This scenario plays out in businesses every day, and it's exactly why getting your API strategy right matters so much. When I'm working with enterprise clients, the conversation always comes back to the same fundamental challenge: how do you make all your business systems work together seamlessly? Your mobile app might be brilliant on its own, but if it can't share data with your existing enterprise systems, you're creating more problems than you're solving.
The best enterprise API strategy is one that grows with your business needs whilst keeping your existing systems stable and secure
Building effective enterprise integration isn't just about picking the latest technology—it's about understanding your business requirements, knowing your system constraints, and planning for future growth. Over the years, I've seen companies waste hundreds of thousands of pounds because they rushed into integration projects without a proper strategy. The good news? Most of these costly mistakes are completely avoidable if you take the right approach from the start. That's exactly what we're going to cover in this guide.
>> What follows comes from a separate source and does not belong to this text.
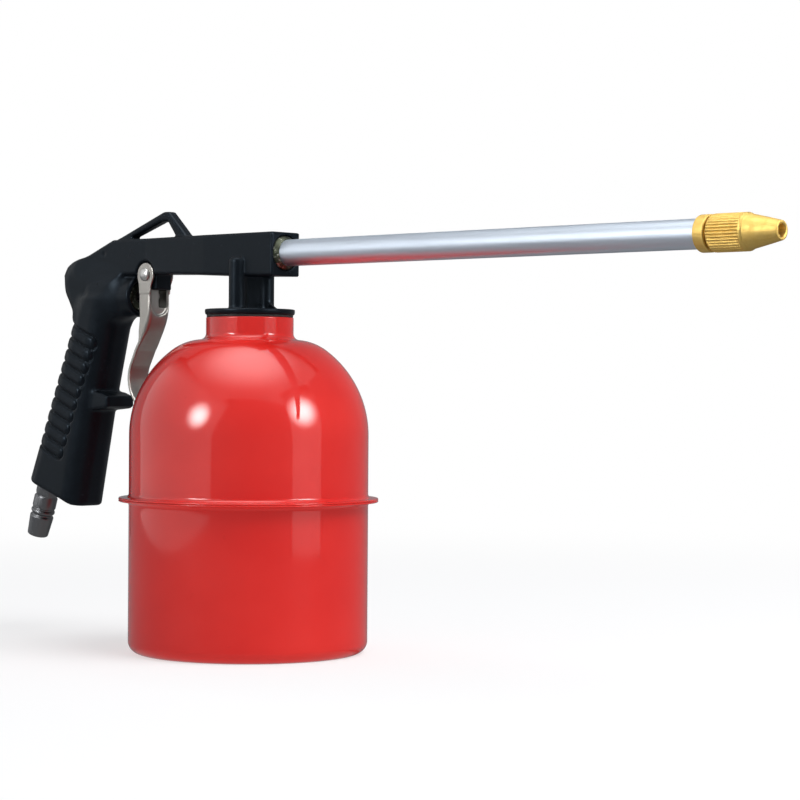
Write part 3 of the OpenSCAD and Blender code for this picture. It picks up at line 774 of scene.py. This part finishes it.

Understanding Enterprise API Fundamentals
Right, let's start with the basics—what exactly are APIs and why should you care? API stands for Application Programming Interface, but honestly, that definition doesn't help much does it? Think of APIs as the messengers that let different software systems talk to each other. When your mobile app needs to grab user data from your company's database or send payment information to a payment processor, its the API doing all that heavy lifting behind the scenes.
In the mobile app world, APIs are absolutely everywhere. Every time someone logs into your app using their Google account, shares something on social media, or makes a purchase—that's API calls happening. Without them, your app would be completely isolated, unable to connect to any external services or even your own backend systems.
The Three Main Types You'll Encounter
Now, there are several different types of APIs you'll come across when building enterprise mobile apps, and each has its own strengths:
- REST APIs - The most common type, using simple HTTP requests; perfect for most mobile app needs
- GraphQL APIs - More flexible, letting you request exactly the data you need; great for complex apps with varying data requirements
- SOAP APIs - Older but still widely used in large corporations; more rigid but very reliable for critical business processes
Here's the thing though—choosing the wrong API approach can make your development process much harder than it needs to be. I've seen projects where teams spent months trying to force REST into situations where GraphQL would have been perfect, or vice versa. The key is understanding what each type does best and matching that to your specific mobile app development timeline and technical constraints.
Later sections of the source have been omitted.